— START —

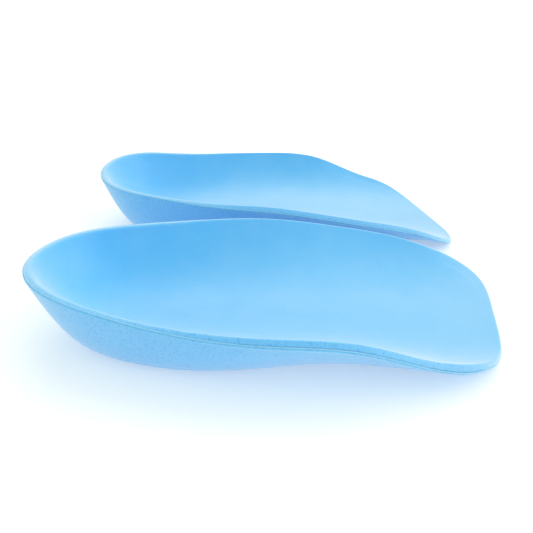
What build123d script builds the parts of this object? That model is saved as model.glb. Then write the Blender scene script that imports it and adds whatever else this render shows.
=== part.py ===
"""A pair of three-quarter-length cushioned insoles, left and right, laid side by side.

Each insole is a deep heel cup that runs out into low side walls and a thin, broad front
edge. It is three layers: a firm foam base shell that stands on the floor, a thin film of
glue, and a soft foam top cover. All three are ground to one sloping land along the rim,
so the cut edge of the cover shows there as a narrow band.

Millimetres. X runs from the heels to the front edges, Y from the right insole to the left
one, and Z up. The origin is under the middle of the pair, on the floor.
"""
from build123d import *
import math
import os
import numpy as np

# Plan of the right insole, before it is placed: X from the heel, +Y towards the arch side
HEEL_BACK = 4.1          # X of the rear of the heel cup
HEEL_LENGTH = 51.5       # how far the rounding of the heel cup reaches forward
TOE_LINE = 171.0         # where the front edge crosses the axis
TOE_SLANT = 0.23         # how much further forward the front edge is towards the arch
TOE_LENGTH = 19.0        # how far the rounding of the front corners reaches back
CORNER_POWER = 4         # above 2 the front corners are squarer than an ellipse's
HALF_WIDTH = [(0, 31.9), (10, 31.6), (36, 32.8), (60, 38.4), (87, 41.6), (116, 42.0),
              (137, 40.5), (152, 38.0), (180, 35.0)]
MID_LINE = [(0, -2.2), (30, -1.9), (60, -1.9), (87, -2.2), (116, -1.5), (152, -0.1),
            (180, -0.6)]

# Heights of the rim above the floor, outer and arch side
OUTER_RIM = [(0, 28.2), (18, 27.2), (37, 24.4), (58, 22.7), (87, 21.7), (115, 19.0),
             (137, 10.6), (150, 7.4), (164, 5.3), (180, 1.2)]
ARCH_RIM = [(0, 26.8), (18, 25.4), (37, 24.3), (58, 23.4), (87, 22.4), (115, 18.6),
            (137, 14.7), (150, 11.6), (164, 6.7), (180, 0.4)]

# Shape of the section: the height rises as the distance from the mid line to a power
SOLE_POWER = [(0, 2.6), (20, 5.4), (43, 7.4), (72, 5.6), (101, 3.4), (135, 3.6),
              (169, 2.6), (185, 2.4)]      # outside: boxy at the heel, open at the rear
SOLE_SINK = 1.7          # how far the outside would pass below the floor: sets the flat
BOWL_POWER_OUTER = [(0, 3.4), (60, 3.4), (120, 3.8), (180, 4.0)]
BOWL_POWER_ARCH = [(0, 3.4), (45, 3.0), (90, 2.5), (130, 2.8), (180, 3.6)]
FLOOR_HEIGHT = [(0, 7.0), (35, 6.6), (70, 7.6), (105, 7.4), (130, 5.2), (150, 3.2),
                (165, 2.4), (180, 2.2)]

# Rim land and layers
LAND_WIDTH = 2.2         # plan width of the sloping land
LAND_TILT = 25.0         # degrees that the land falls away outwards
EDGE_HEIGHT = 0.5        # blunt edge below the land
COVER_THICKNESS = 1.4
FILM_THICKNESS = 0.1

PAIR_SPACING = 86.3      # between the axes of the two insoles

# Net of points that carries the free-form faces
ROWS = 46                # from the heel to the front edge
ROW_START = 2.0
ROW_END = 180.0
ROW_BUNCHING = 1.3       # above 1 the rows are closest together at the heel
COLUMNS = 27             # from side to side
COLUMN_BUNCHING = 1.2    # radians of sine: the columns are closest together at the walls
OVERLAP = 1.10           # the net reaches this far past the half width
OUTLINE_POINTS = 72
OUTLINE_MIDDLE = (90.0, 0.0)
OUTLINE_REACH = (20.0, 110.0)    # the outline lies between these distances from its middle
HALVINGS = 40
STOCK_HEIGHT = 60.0
FAR = 1000.0             # taller than anything to be cut


def smooth(stations):
    """Natural cubic spline through (place, value) stations, as a function of the place."""
    places, values = np.array(stations, float).T
    gaps = np.diff(places)
    slopes = np.diff(values) / gaps
    count = len(places)
    system = np.eye(count)
    right = np.zeros(count)
    for i in range(1, count - 1):
        system[i, i - 1:i + 2] = gaps[i - 1], 2 * (gaps[i - 1] + gaps[i]), gaps[i]
        right[i] = 6 * (slopes[i] - slopes[i - 1])
    bends = np.linalg.solve(system, right)

    def value(place):
        i = min(max(int(np.searchsorted(places, place)) - 1, 0), count - 2)
        step, rest = place - places[i], places[i + 1] - place
        return ((bends[i] * rest ** 3 + bends[i + 1] * step ** 3) / (6 * gaps[i])
                + (values[i] / gaps[i] - bends[i] * gaps[i] / 6) * rest
                + (values[i + 1] / gaps[i] - bends[i + 1] * gaps[i] / 6) * step)

    return value


half_width = smooth(HALF_WIDTH)
mid_line = smooth(MID_LINE)
outer_rim = smooth(OUTER_RIM)
arch_rim = smooth(ARCH_RIM)
sole_power = smooth(SOLE_POWER)
bowl_power_outer = smooth(BOWL_POWER_OUTER)
bowl_power_arch = smooth(BOWL_POWER_ARCH)
floor_height = smooth(FLOOR_HEIGHT)


def across(x, y):
    """Distance from the mid line as a share of the half width, negative outwards."""
    return (y - mid_line(x)) / half_width(x)


def heel_part(x):
    """How far x lies into the rounding of the heel: 0 in front of it, 1 at its rear."""
    return max(0.0, (HEEL_BACK + HEEL_LENGTH - x) / HEEL_LENGTH)


def toe_part(x, y):
    """How far a point lies into the rounding of the front corners: 1 at the front edge."""
    return max(0.0, (x - TOE_SLANT * y - TOE_LINE + TOE_LENGTH) / TOE_LENGTH)


def wall_reach(x, y):
    """0 on the mid line and 1 at the outer rim, counting the side walls and the heel."""
    return math.sqrt(across(x, y) ** 2 + heel_part(x) ** 3)


def edge_measure(x, y):
    """1 all along the outline, counting the front edge as well, and 0 in the middle."""
    return wall_reach(x, y) ** CORNER_POWER + toe_part(x, y) ** 2


def arch_share(x, y):
    """0 on the outer side, 1 on the arch side, and a smooth change across the middle."""
    t = min(max(across(x, y) + 0.5, 0.0), 1.0)
    return t * t * (3 - 2 * t)


def blend(outer, arch, x, y):
    """A value that has one course along the outer side and another along the arch side."""
    share = arch_share(x, y)
    return outer(x) * (1 - share) + arch(x) * share


def rim_height(x, y):
    """Height of the outer edge of the rim, carried across the insole."""
    return blend(outer_rim, arch_rim, x, y)


def sole(x, y):
    """Outside of the base shell; the floor cuts it off flat."""
    lift = wall_reach(x, y) ** sole_power(x)
    return (rim_height(x, y) + SOLE_SINK) * lift - SOLE_SINK


def land(x, y):
    """Sloping land that trims all the layers along the rim."""
    inside = (1 - edge_measure(x, y)) / CORNER_POWER * half_width(x)
    return rim_height(x, y) + EDGE_HEIGHT + inside * math.tan(math.radians(LAND_TILT))


def bowl(x, y, depth=0.0):
    """Top of the cover, which the foot stands on, or the same surface depth further in."""
    crest = rim_height(x, y) + EDGE_HEIGHT + LAND_WIDTH * math.tan(math.radians(LAND_TILT))
    reach = wall_reach(x, y) * half_width(x) / (half_width(x) - LAND_WIDTH + depth)
    power = blend(bowl_power_outer, bowl_power_arch, x, y)
    bottom = floor_height(x)
    return bottom - depth + (crest - bottom) * reach ** power


def cover_base(x, y):
    """Underside of the cover."""
    return bowl(x, y, COVER_THICKNESS)


def film_base(x, y):
    """Top of the base shell, under the film of glue."""
    return bowl(x, y, COVER_THICKNESS + FILM_THICKNESS)


def net_rows():
    length = ROW_END - ROW_START
    return [ROW_START + length * (i / (ROWS - 1)) ** ROW_BUNCHING for i in range(ROWS)]


def net_shares():
    """Places of the columns as shares of the half width."""
    turns = [COLUMN_BUNCHING * (2 * i / (COLUMNS - 1) - 1) for i in range(COLUMNS)]
    return [OVERLAP * math.sin(turn) / math.sin(COLUMN_BUNCHING) for turn in turns]


def face_of(height):
    """Free-form face with the given height over a net that follows the outline."""
    points = []
    for x in net_rows():
        row = [mid_line(x) + share * half_width(x) for share in net_shares()]
        points.append([Vector(x, y, height(x, y)) for y in row])
    return Face.make_surface_from_array_of_points(points, tol=0.001, min_deg=3, max_deg=3)


def above(face):
    """Everything over a free-form face."""
    return Solid.extrude(face, Vector(0, 0, FAR))


def below(face):
    """Everything under a free-form face."""
    return Solid.extrude(face, Vector(0, 0, -FAR))


def outline_point(angle):
    """Point of the outline in a direction from its middle, found by halving."""
    near, far = OUTLINE_REACH
    for _ in range(HALVINGS):
        reach = (near + far) / 2
        x = OUTLINE_MIDDLE[0] + reach * math.cos(angle)
        y = OUTLINE_MIDDLE[1] + reach * math.sin(angle)
        if edge_measure(x, y) < 1:
            near = reach
        else:
            far = reach
    return (x, y)


def outline_block():
    """Upright block with the plan outline of one insole."""
    angles = [2 * math.pi * i / OUTLINE_POINTS for i in range(OUTLINE_POINTS)]
    edge = Edge.make_spline([Vector(*outline_point(a)) for a in angles], periodic=True)
    return Solid.extrude(Face(Wire([edge])), Vector(0, 0, STOCK_HEIGHT))


def insole_layers():
    """The three layers of a right insole, with its heel near X = 0 and its axis on Y = 0."""
    stock = outline_block() - above(face_of(land))
    bowl_face = face_of(bowl)
    cover_base_face = face_of(cover_base)
    film_base_face = face_of(film_base)
    return {
        "base_shell": stock - above(film_base_face) - below(face_of(sole)),
        "glue_film": stock - below(film_base_face) - above(cover_base_face),
        "top_cover": stock - below(cover_base_face) - above(bowl_face),
    }


def as_left(solid):
    """Mirror image of a layer, at the left insole's place in the pair."""
    return Pos(0, PAIR_SPACING, 0) * solid.mirror(Plane.XZ)


def main():
    os.makedirs("parts", exist_ok=True)
    nodes = {}
    for name, solid in insole_layers().items():
        nodes[f"right_{name}"] = solid
        nodes[f"left_{name}"] = as_left(solid)
    box = Compound(list(nodes.values())).bounding_box()
    centring = Pos(-(box.min.X + box.max.X) / 2, -(box.min.Y + box.max.Y) / 2, -box.min.Z)
    for name, solid in nodes.items():
        export_step(centring * solid, f"parts/{name}.step")


main()
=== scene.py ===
"""A pair of cushioned insoles: soft top covers, firm base shells and the glue between them.

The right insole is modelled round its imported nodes, and the left one is its mirror image.
Mesh lines fan out from the middle of each insole to its outline, like the spokes of a wheel.
Every piece is a stack of rings, and each ring has one point on every spoke.
"""
import math
import bmesh
import bpy
from bpy.props import FloatProperty, FloatVectorProperty, IntProperty, PointerProperty
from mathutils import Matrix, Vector
from mathutils.bvhtree import BVHTree


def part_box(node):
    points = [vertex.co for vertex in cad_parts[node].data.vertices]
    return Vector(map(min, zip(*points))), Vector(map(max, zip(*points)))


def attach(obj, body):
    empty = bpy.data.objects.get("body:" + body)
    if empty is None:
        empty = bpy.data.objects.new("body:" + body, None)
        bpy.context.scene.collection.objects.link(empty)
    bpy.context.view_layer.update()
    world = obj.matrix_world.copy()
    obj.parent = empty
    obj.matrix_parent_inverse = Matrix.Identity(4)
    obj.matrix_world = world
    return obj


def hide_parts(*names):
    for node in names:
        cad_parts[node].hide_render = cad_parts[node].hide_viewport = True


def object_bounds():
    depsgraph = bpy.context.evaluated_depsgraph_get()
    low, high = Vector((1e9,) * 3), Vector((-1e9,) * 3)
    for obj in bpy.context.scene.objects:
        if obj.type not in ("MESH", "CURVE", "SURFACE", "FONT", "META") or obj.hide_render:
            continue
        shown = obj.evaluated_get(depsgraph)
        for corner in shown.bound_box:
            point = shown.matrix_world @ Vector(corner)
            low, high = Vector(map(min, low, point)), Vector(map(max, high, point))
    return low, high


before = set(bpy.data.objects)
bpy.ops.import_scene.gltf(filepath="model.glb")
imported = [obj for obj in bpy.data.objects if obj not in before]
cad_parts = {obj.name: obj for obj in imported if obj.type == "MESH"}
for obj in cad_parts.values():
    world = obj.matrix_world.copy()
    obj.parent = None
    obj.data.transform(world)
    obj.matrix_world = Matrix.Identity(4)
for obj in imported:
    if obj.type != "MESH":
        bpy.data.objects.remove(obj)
CAD_LOW, CAD_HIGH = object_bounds()

bl_info = {
    "name": "Cushioned insoles",
    "version": (1, 0, 0),
    "blender": (4, 5, 0),
    "location": "3D View > Sidebar > Insoles",
    "description": "Models a pair of cushioned foam insoles round their packed frame",
    "category": "Object",
}

MM = 0.001
HAIR = 0.03 * MM         # a ray this far inside an edge still meets the foam


# ---- settings ----

class InsoleShape(bpy.types.PropertyGroup):
    """How finely the insoles are modelled, and how soft their edges are."""
    fan_spokes: IntProperty(
        name="Fan spokes", description="Spokes that fan out round the heel, and to the front",
        default=56, min=16)
    side_spokes: IntProperty(
        name="Side spokes", description="Spokes along each side", default=56, min=16)
    heel_crest: FloatProperty(
        name="Heel crest", description="Rounding of the rim's crest at the heel",
        default=1.8 * MM, subtype="DISTANCE")
    side_crest: FloatProperty(
        name="Side crest", description="Rounding of the rim's crest from the waist forwards",
        default=0.5 * MM, subtype="DISTANCE")
    land_drop: FloatProperty(
        name="Land drop", description="How much more steeply the rim's land is ground "
        "from the waist forwards", default=0.8 * MM, subtype="DISTANCE")
    edge_round: FloatProperty(
        name="Edge rounding", description="Rounding of the shell's thin outer edge",
        default=0.2 * MM, subtype="DISTANCE")
    foot_round: FloatProperty(
        name="Foot rounding", description="Rounding where the wall meets the flat bottom",
        default=0.8 * MM, subtype="DISTANCE")
    glue_radius: FloatProperty(
        name="Glue line", description="Radius of the line of glue along the seam",
        default=0.2 * MM, subtype="DISTANCE")


class FoamLook(bpy.types.PropertyGroup):
    """Colours and grain of the foams and the glue."""
    cover_colour: FloatVectorProperty(
        name="Cover", description="Colour of the soft top foam", subtype="COLOR", size=3,
        default=(0.06, 0.47, 0.92), min=0, max=1)
    shell_colour: FloatVectorProperty(
        name="Shell", description="Colour of the firm base foam", subtype="COLOR", size=3,
        default=(0.06, 0.47, 0.92), min=0, max=1)
    deep_colour: FloatVectorProperty(
        name="Cells", description="Colour in the open cells of the ground foam",
        subtype="COLOR", size=3, default=(0.04, 0.36, 0.86), min=0, max=1)
    ground_colour: FloatVectorProperty(
        name="Ground foam", description="Colour of the foam where it is ground",
        subtype="COLOR", size=3, default=(0.17, 0.54, 0.93), min=0, max=1)
    cover_sheen: FloatProperty(
        name="Cover sheen", description="Soft shine of the top foam", default=1.0)
    shell_sheen: FloatProperty(
        name="Shell sheen", description="Soft shine of the base foam", default=0.5)
    # paler than the foam: partly the glue's own colour, partly a painted highlight along the
    # seam
    glue_and_highlight_colour: FloatVectorProperty(
        name="Glue", description="Colour of the pale glue with a painted highlight", subtype="COLOR", size=3,
        default=(0.26, 0.62, 0.95), min=0, max=1)
    cell_size: FloatProperty(
        name="Cell size", description="Size of the open cells where the foam is ground",
        default=0.7 * MM, subtype="DISTANCE")
    skin_grain: FloatProperty(
        name="Skin grain", description="Size of the fine grain on the moulded skin",
        default=0.8 * MM, subtype="DISTANCE")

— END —

EXERCISE INSTRUCTIONS
Write out, unaltered, the lines from the opening of the listing through the line that includes "import numpy as np".

COMPLETE ANSWER
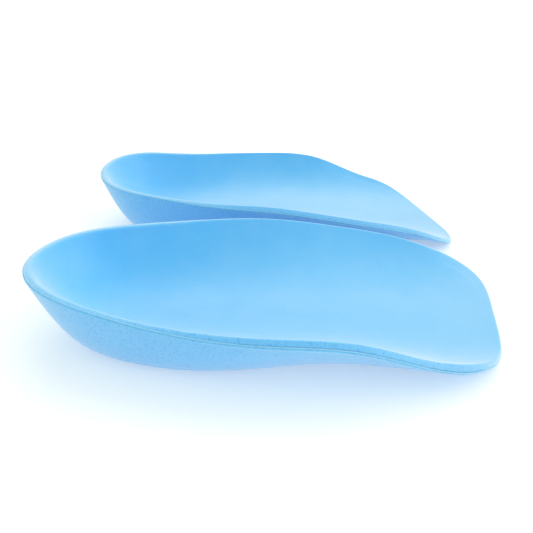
What build123d script builds the parts of this object? That model is saved as model.glb. Then write the Blender scene script that imports it and adds whatever else this render shows.
=== part.py ===
"""A pair of three-quarter-length cushioned insoles, left and right, laid side by side.

Each insole is a deep heel cup that runs out into low side walls and a thin, broad front
edge. It is three layers: a firm foam base shell that stands on the floor, a thin film of
glue, and a soft foam top cover. All three are ground to one sloping land along the rim,
so the cut edge of the cover shows there as a narrow band.

Millimetres. X runs from the heels to the front edges, Y from the right insole to the left
one, and Z up. The origin is under the middle of the pair, on the floor.
"""
from build123d import *
import math
import os
import numpy as np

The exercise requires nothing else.